Exercise goal:
Go through the listing below and gather every line with the word "before".

▼

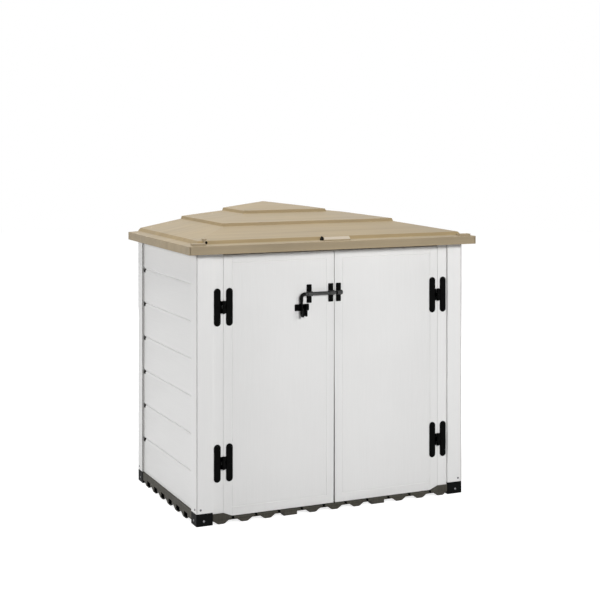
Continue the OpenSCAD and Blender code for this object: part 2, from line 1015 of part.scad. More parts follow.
// ROOF
// Outline over the width, moved in and down by w
function side_points(w) = [
    [-roof_hw + w, rim_z0 - (w > 0 ? 1 : 0)],
    [-roof_hw + w, rim_z1 - rim_bevel - w],
    [-roof_hw + rim_bevel + w, rim_z1 - w],
    [-roof_hw + ledge_w + w, ledge_z - w],
    [-roof_hw + ledge_w + step1_run + w, step1_z - w],
    [-roof_hw + side_step2 - step_run + w, slope1_z - w],
    [-roof_hw + side_step2 + w, step2_z - w],
    [-roof_hw + side_step3 - step_run + w, slope2_z - w],
    [-roof_hw + side_step3 + w, step3_z - w],
    [0, apex_z - w]
];

function mirrored(points) = [for (i = [len(points) - 2:-1:0]) [-points[i][0], points[i][1]]];

// Outline over the depth, moved in and down by w
function front_points(w) = [
    [roof_y0 + w, rim_z0 - (w > 0 ? 1 : 0)],
    [roof_y0 + w, rim_z1 - rim_bevel - w],
    [roof_y0 + rim_bevel + w, rim_z1 - w],
    [roof_y0 + ledge_w + w, ledge_z - w],
    [roof_y0 + ledge_w + step1_run + w, step1_z - w],
    [roof_y0 + front_step2 - step_run + w, slope1_z - w],
    [roof_y0 + front_step2 + w, step2_z - w],
    [roof_y0 + front_step3 - step_run + w, slope2_z - w],
    [roof_y0 + front_step3 + w, step3_z - w],
    [roof_y1 - w, apex_z - w],
    [roof_y1 - w, rim_z0 - (w > 0 ? 1 : 0)]
];

// Everything under the stepped slopes
module roof_form(w) {
    side = side_points(w);
    intersection() {
        translate([0, roof_y1 + 1, 0])
            rotate([90, 0, 0])
                linear_extrude(roof_y1 - roof_y0 + 2)
                    polygon(concat(side, mirrored(side)));
        translate([-roof_hw - 1, 0, 0])
            rotate([90, 0, 90])
                linear_extrude(2 * roof_hw + 2)
                    polygon(front_points(w));
    }
}

// Closed hollow between the roof's two skins, parted by ribs
module roof_void() {
    difference() {
        intersection() {
            roof_form(roof_wall);
            translate([-roof_hw, roof_y0, wall_top + roof_wall])
                cube([2 * roof_hw, roof_y1 - roof_y0, apex_z]);
        }
        for (i = [1:roof_bays_x - 1])
            translate([roof_hw * (2 * i / roof_bays_x - 1) - roof_rib / 2, roof_y0, 0])
                cube([roof_rib, roof_y1 - roof_y0, 2 * apex_z]);
        for (j = [1:roof_bays_y - 1])
            translate([-roof_hw, roof_y0 + (roof_y1 - roof_y0) * j / roof_bays_y - roof_rib / 2, 0])
                cube([2 * roof_hw, roof_rib, 2 * apex_z]);
    }
}

// Pegs that stand in the hollow posts
module roof_plugs() {
    for (right = [false, true])
        for (back = [false, true])
            on_side(right)
                on_end(back)
                    translate([xl + post_wall + fit, yf + post_wall + fit, wall_top - plug_h])
                        cube([plug_w, plug_d, plug_h + roof_wall / 2]);
}

// Plain wedge on the ledge over the doors, and a tab near each front corner of the rim
module roof_marks() {
    inner = ledge_w + step1_run - 1;
    translate([-bar_w / 2, roof_y0, 0])
        rotate([90, 0, 90])
            linear_extrude(bar_w)
                polygon([
                    [0, rim_z1 - 2 * rim_bevel], [0, rim_z1 + bar_lift],
                    [inner, step1_z - 1], [inner, rim_z1 - 1]
                ]);
    for (right = [false, true])
        on_side(right)
            translate([-roof_hw + tab_in, roof_y0 + 12, rim_z1 - 1])
                cube([tab_w, ledge_w - 14, ledge_rise + tab_h]);
}

// Shallow pockets at the wedge's end and beside the tabs
module roof_pockets() {
    translate([-bar_w / 2 - 9, roof_y0 + 14, ledge_z - 2.5])
        cube([9, 14, 8]);
    for (right = [false, true])
        on_side(right)
            translate([-roof_hw + tab_in + tab_w, roof_y0 + 16, ledge_z - 2.5])
                cube([9, 12, 8]);
}

module roof() {
    color(ROOF)
        difference() {
            union() {
                difference() {
                    roof_form(0);
                    translate([-roof_hw + roof_wall, roof_y0 + roof_wall, rim_z0 - 1])
                        cube([2 * (roof_hw - roof_wall), roof_y1 - roof_y0 - 2 * roof_wall, rim_drop + 1]);
                }
                roof_plugs();
                roof_marks();
            }
            roof_pockets();
            roof_void();
        }
}

// SCREWS OF POSTS AND FEET
module post_screws() {
    color(GREY)
        for (right = [false, true])
            for (back = [false, true])
                on_side(right)
                    on_end(back)
                        at_post_screws(floor_h + post_screw_up, post_screw_in)
                            screw();
}

module foot_screws() {
    color(STEEL)
        for (right = [false, true])
            for (back = [false, true])
                on_side(right)
                    on_end(back)
                        at_post_screws(foot_screw_z, foot_screw_in)
                            screw();
}

floor_panel();
foot_cap(false, false);  // foot_cap_front_left
foot_cap(true, false);  // foot_cap_front_right
foot_cap(false, true);  // foot_cap_back_left
foot_cap(true, true);  // foot_cap_back_right
post(false, false);  // post_front_left
post(true, false);  // post_front_right
post(false, true);  // post_back_left
post(true, true);  // post_back_right
side_board(false, 1);  // left_board_1
side_board(false, 2);  // left_board_2
side_board(false, 3);  // left_board_3
side_board(false, 4);  // left_board_4
side_board(false, 5);  // left_board_5
side_board(false, 6);  // left_board_6
side_board(false, 7);  // left_board_7
side_board(true, 1);  // right_board_1
side_board(true, 2);  // right_board_2
side_board(true, 3);  // right_board_3
side_board(true, 4);  // right_board_4
side_board(true, 5);  // right_board_5
side_board(true, 6);  // right_board_6
side_board(true, 7);  // right_board_7
back_board(1);  // back_board_1
back_board(2);  // back_board_2
back_board(3);  // back_board_3
back_board(4);  // back_board_4
back_board(5);  // back_board_5
back_board(6);  // back_board_6
back_board(7);  // back_board_7
jamb(false);  // left_jamb
jamb(true);  // right_jamb
lintel();
roof();
left_door_panel();
right_door_panel();
jamb_leaf(false, upper_hinge_z);  // jamb_leaf_upper_left
jamb_leaf(false, lower_hinge_z);  // jamb_leaf_lower_left
jamb_leaf(true, upper_hinge_z);  // jamb_leaf_upper_right
jamb_leaf(true, lower_hinge_z);  // jamb_leaf_lower_right
door_leaf(false, upper_hinge_z);  // door_leaf_upper_left
door_leaf(false, lower_hinge_z);  // door_leaf_lower_left
door_leaf(true, upper_hinge_z);  // door_leaf_upper_right
door_leaf(true, lower_hinge_z);  // door_leaf_lower_right
hinge_pins();
jamb_screws();
left_door_screws();
right_door_screws();
outer_strap();
inner_strap();
keeper();
padlock_plate();
bolt_rod();
bolt_tail();
post_screws();
foot_screws();
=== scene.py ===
import bpy
import bmesh
import math
from mathutils import Matrix, Vector


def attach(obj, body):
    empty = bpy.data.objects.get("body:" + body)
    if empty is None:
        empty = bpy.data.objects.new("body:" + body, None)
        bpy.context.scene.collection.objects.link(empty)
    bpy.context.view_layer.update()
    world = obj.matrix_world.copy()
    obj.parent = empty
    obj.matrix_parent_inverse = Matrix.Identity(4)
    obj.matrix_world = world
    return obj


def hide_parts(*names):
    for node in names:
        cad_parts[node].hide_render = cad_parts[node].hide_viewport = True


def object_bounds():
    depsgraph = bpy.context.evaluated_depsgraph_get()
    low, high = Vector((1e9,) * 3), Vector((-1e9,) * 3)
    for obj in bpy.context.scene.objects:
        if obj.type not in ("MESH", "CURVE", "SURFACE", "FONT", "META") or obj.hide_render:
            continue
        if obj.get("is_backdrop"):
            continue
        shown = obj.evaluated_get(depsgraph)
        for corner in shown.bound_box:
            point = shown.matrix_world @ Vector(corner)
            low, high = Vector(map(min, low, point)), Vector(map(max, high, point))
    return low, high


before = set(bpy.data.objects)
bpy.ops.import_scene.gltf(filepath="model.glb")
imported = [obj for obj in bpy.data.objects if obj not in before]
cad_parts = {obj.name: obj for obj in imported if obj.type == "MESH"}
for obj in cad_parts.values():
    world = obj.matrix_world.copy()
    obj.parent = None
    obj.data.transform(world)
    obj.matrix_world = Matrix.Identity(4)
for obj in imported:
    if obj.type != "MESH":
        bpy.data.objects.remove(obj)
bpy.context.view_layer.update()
scene = bpy.context.scene
scene.view_settings.view_transform = "Standard"


# CAMERA
# The photograph is taken from the left of the doors, a little above the roof, with the
# camera level and its lens shifted down, so that upright lines stay upright.
camera = bpy.data.objects.new("camera", bpy.data.cameras.new("camera"))
camera.data.sensor_width = 36
camera.data.lens = 78.321
camera.data.shift_y = -0.28485
camera.data.clip_end = 100
camera.matrix_world = (
    Matrix.Translation((-2.2221, -4.9524, 1.4886))
    @ Matrix.Rotation(math.radians(-24.218), 4, "Z")
    @ Matrix.Rotation(math.radians(90), 4, "X")
)
scene.collection.objects.link(camera)
scene.camera = camera


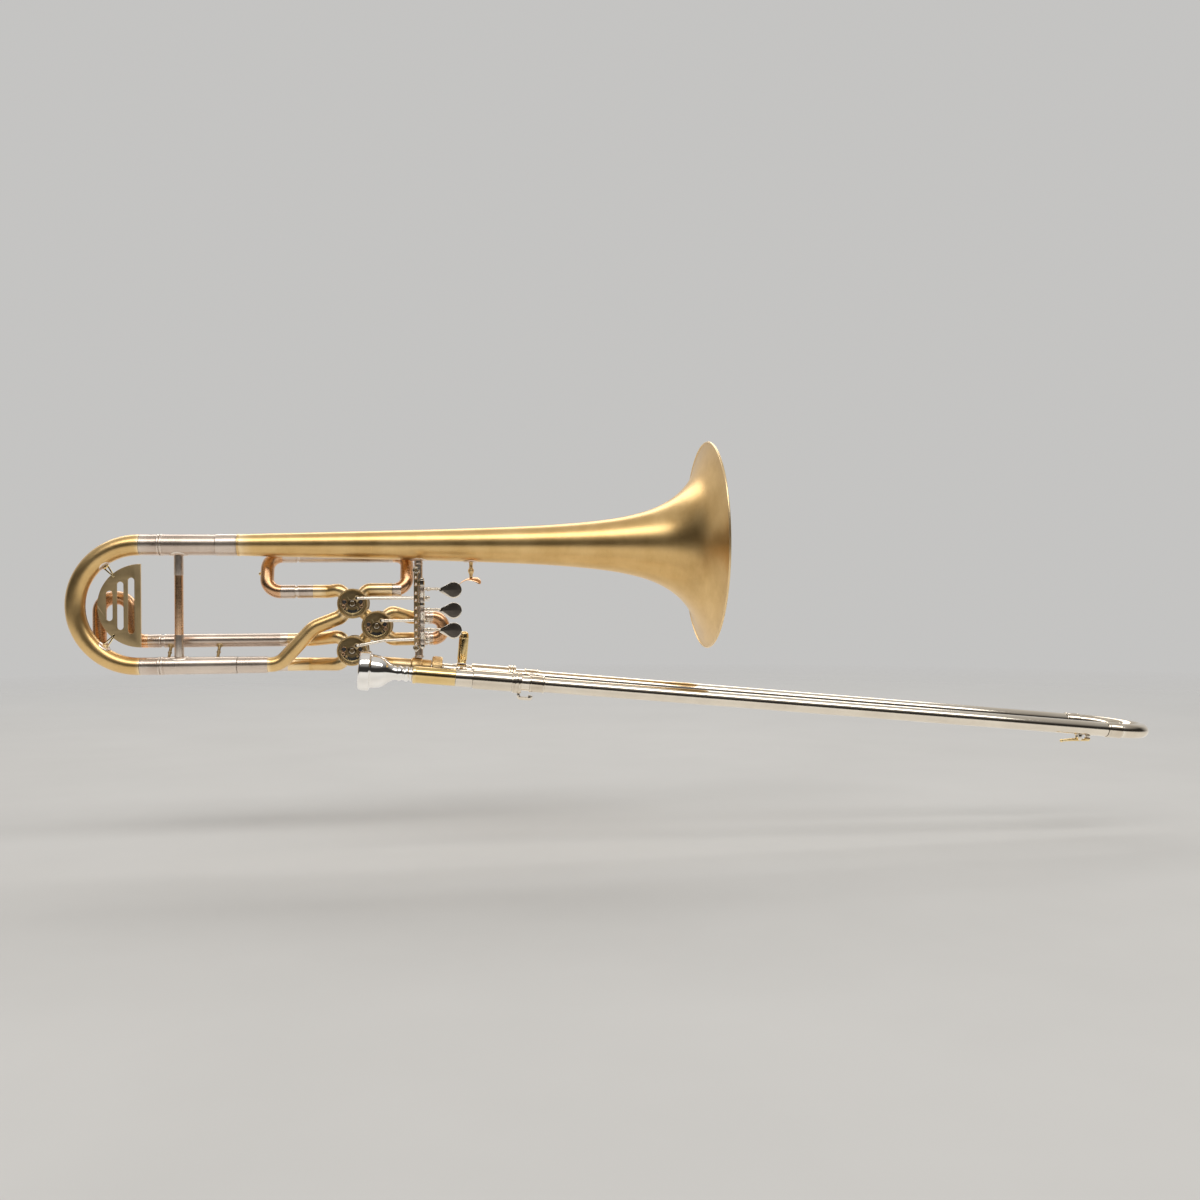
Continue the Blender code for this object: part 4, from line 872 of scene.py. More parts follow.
    v3_y, v3_top, v3_low, v3_open = 22, -97.5, -123, -563
    for name, sign, level in (("upper", 1, v3_top), ("lower", -1, v3_low)):
        run = bend([(-447, v3_y, level, 0), (-414, v3_y, level, 14), corner(3, -1, sign),
            port(3, -1, sign, PORT)])
        parts = on(BRASS, valve_pipe(run))
        profile = walled([(VALVE_TUBE + 0.3, v3_open), (VALVE_TUBE + 0.3, v3_open + 1.6),
            (VALVE_TUBE, v3_open + 1.8), (VALVE_TUBE, -448), (VALVE_TUBE + 0.15, -447.6),
            (VALVE_TUBE + 0.15, -440), (VALVE_TUBE, -439.6)], VALVE_BORE)
        parts += on(NICKEL, sleeve_on(profile, v3_y, level, 0.2))
        piece("valve_3_sleeve_%s_pipe" % name, parts)
    crook = bend([(-579, v3_y, v3_top, 0), (-593, v3_y, v3_top, 11), (-596.5, v3_y, -53, 14),
        (-627, v3_y, -53, 14), (-627, v3_y, v3_low, 30), (-579, v3_y, v3_low, 0)])
    parts = on(ROSE, valve_pipe(crook, VALVE_LEG - 0.5))
    for level in (v3_top, v3_low):
        legs = walled([(VALVE_TUBE, -579), (VALVE_TUBE, -568.2), (VALVE_TUBE + 0.25, -568),
            (VALVE_TUBE + 0.25, -566.2), (VALVE_LEG, -566), (VALVE_LEG, -475)], VALVE_LEG - 0.5)
        parts += on(NICKEL, sleeve_on(legs, v3_y, level, 0.2))
    piece("valve_3_slide_crook", parts, "valve_3_slide")

    run = Vector((0, -v3_y, -LEG_DROP - v3_top))
    for name, x in (("left", -556), ("right", -508)):
        begin, end = VALVE_TUBE + 0.05, run.length - LOWER_SLEEVE - 0.05
        post = solid([(2.2, begin), (2.4, begin + 0.9), (1.5, begin + 2.4), (1.5, (begin + end) / 2 - 1.2),
            (2.3, (begin + end) / 2), (1.5, (begin + end) / 2 + 1.2), (1.5, end - 2.4), (2.4, end - 0.9),
            (2.2, end)])
        piece("valve_3_post_%s_turned" % name, on(AGED, turned(post, (x, v3_y, v3_top), run, 32, 0.4),
            saddle(VALVE_TUBE, 3.6, 3.3, (x, v3_y, v3_top), X, run, 0.6), saddle(LOWER_SLEEVE, 3.8, 3.4,
            (x, 0, -LEG_DROP), X, -run, 0.6)))

    for name, first, second in (("12", 0, 1), ("23", 1, 2)):
        a = Vector((VALVE_CENTRES[first][0], 0, VALVE_CENTRES[first][1]))
        b = Vector((VALVE_CENTRES[second][0], 0, VALVE_CENTRES[second][1]))
        way = (b - a).normalized()
        length = (b - a).length
        profile = walled([(6.3, PORT), (6.15, PORT + 0.6), (6.15, length - PORT - 0.6), (6.3, length - PORT)],
            5.6)
        piece("valve_link_%s_pipe" % name, on(BRASS, turned(profile, a, way, 48, 0.1)))


NUT_RIBS = 44


def neckpipe():
    line = bend([port(3, 1, -1, PORT), port(3, 1, -1, PORT + 5) + (11,), tuple(slide_point(-74)) + (8,),
        tuple(slide_point(-55))])
    count = len(line)
    outer = [7.4 + 1.4 * min(1, i / (count - 4)) for i in range(count)]
    parts = on(BRASS, pipe(line, outer, [r - 0.8 for r in outer], 56))
    ring = [(9.2, -56), (9.6, -55.6), (10.3, -54.6), (10.5, -54), (10.5, -45.4), (10.1, -44.6), (9.5, -44.3),
        (9.35, -43.6), (9.35, -35.4), (9.2, -35), (8.2, -35), (8.2, -44.5), (8.5, -56)]
    parts += on(BRASS, turned(ring, slide_point(0), slide_x, 72, 0.3))
    bead = [(10.3, -50.6), (10.62, -50.2), (10.62, -49.4), (10.3, -49)]
    parts += on(BRASS, turned(bead, slide_point(0), slide_x, 72, 0.15))
    piece("neckpipe_tube", parts)
    nut = [(12.4, -23.8), (13.1, -24.5), (13.1, -34), (12.4, -34.6), (10.2, -34.6), (9.9, -34), (8.1, -34),
        (8, -24.2), (9.6, -23.9), (10.2, -23.8)]
    parts = on(BRASS, turned(nut, (0, 0, 0), X, 72, 0.35))
    for i in range(NUT_RIBS):
        angle = 2 * math.pi * i / NUT_RIBS
        at = (-33.2, 13.02 * math.cos(angle), 13.02 * math.sin(angle))
        parts += on(BRASS, turned([(0, 0), (0.25, 0.35), (0.42, 1), (0.42, 6.8), (0.25, 7.5), (0, 7.9)], at,
            X, 8, 0))
    piece("lock_nut_knurled", parts, "lock_nut", SLIDE)


# ---- posts under the bell
STANCHION_X = -305
HOOK_X = -251


def stanchion():
    top = -bell_radius(STANCHION_X)
    foot = slide_point(-47).z + 10.5 + 0.35
    at = (STANCHION_X, 0, 0)
    rod = solid([(4.2, top + 0.2), (4.2, foot + 2.2), (4.9, foot + 1.6), (5.1, foot + 0.7), (5, foot)])
    piece("bell_stanchion_rod", on(NICKEL, turned(rod, at, Z, 56, 0.3), saddle(bell_radius(STANCHION_X), 9, 8,
        at, X, DOWN, 0.9), turned([(4.1, top - 4.4), (4.6, top - 4.2), (4.75, top - 3.6), (4.6, top - 3),
        (4.1, top - 2.8)], at, Z, 56, 0.1)))


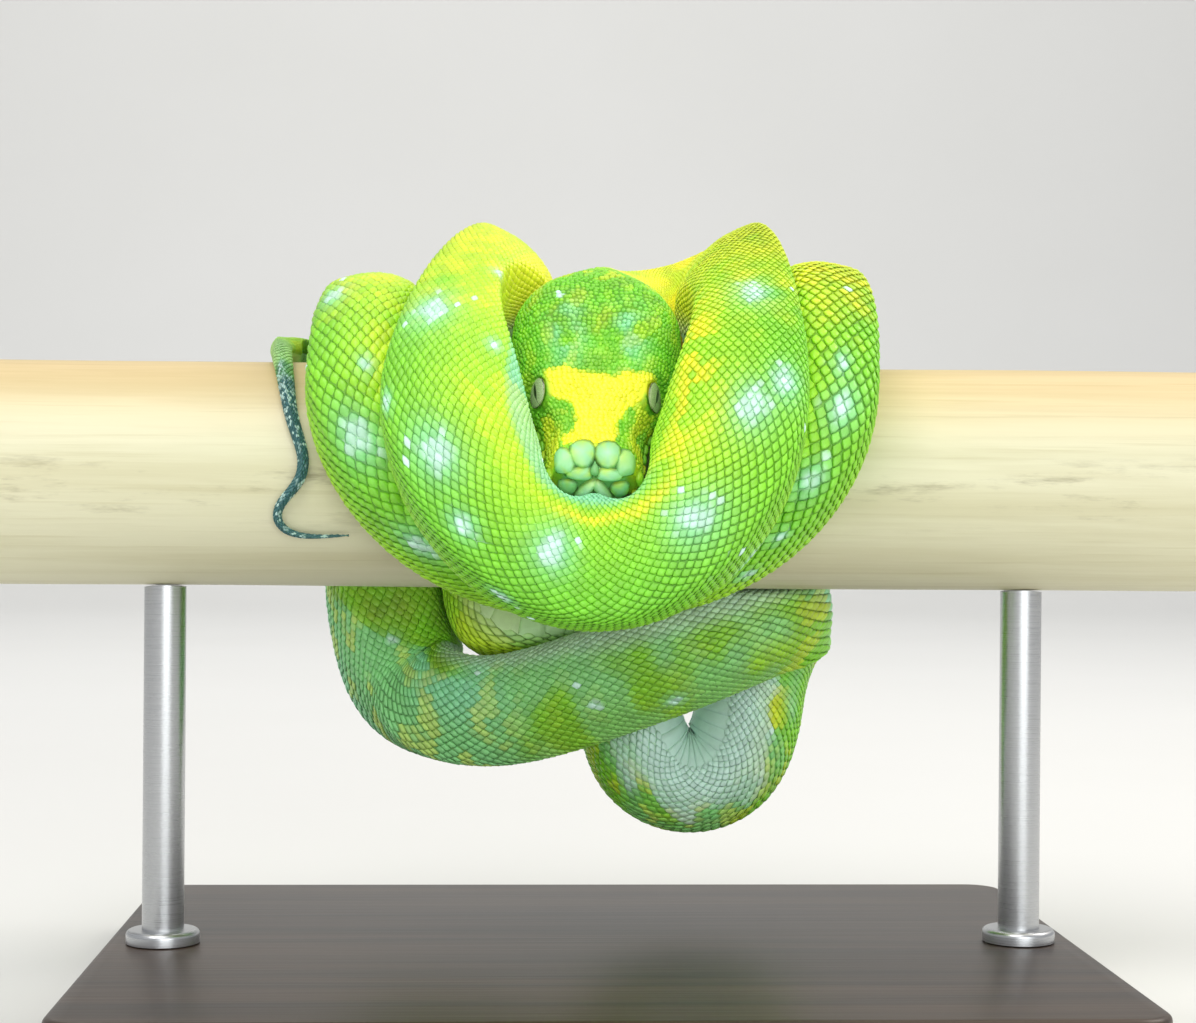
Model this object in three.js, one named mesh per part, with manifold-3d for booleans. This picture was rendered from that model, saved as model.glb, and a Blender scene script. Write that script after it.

▲

Reply to the task:
before = set(bpy.data.objects)
imported = [obj for obj in bpy.data.objects if obj not in before]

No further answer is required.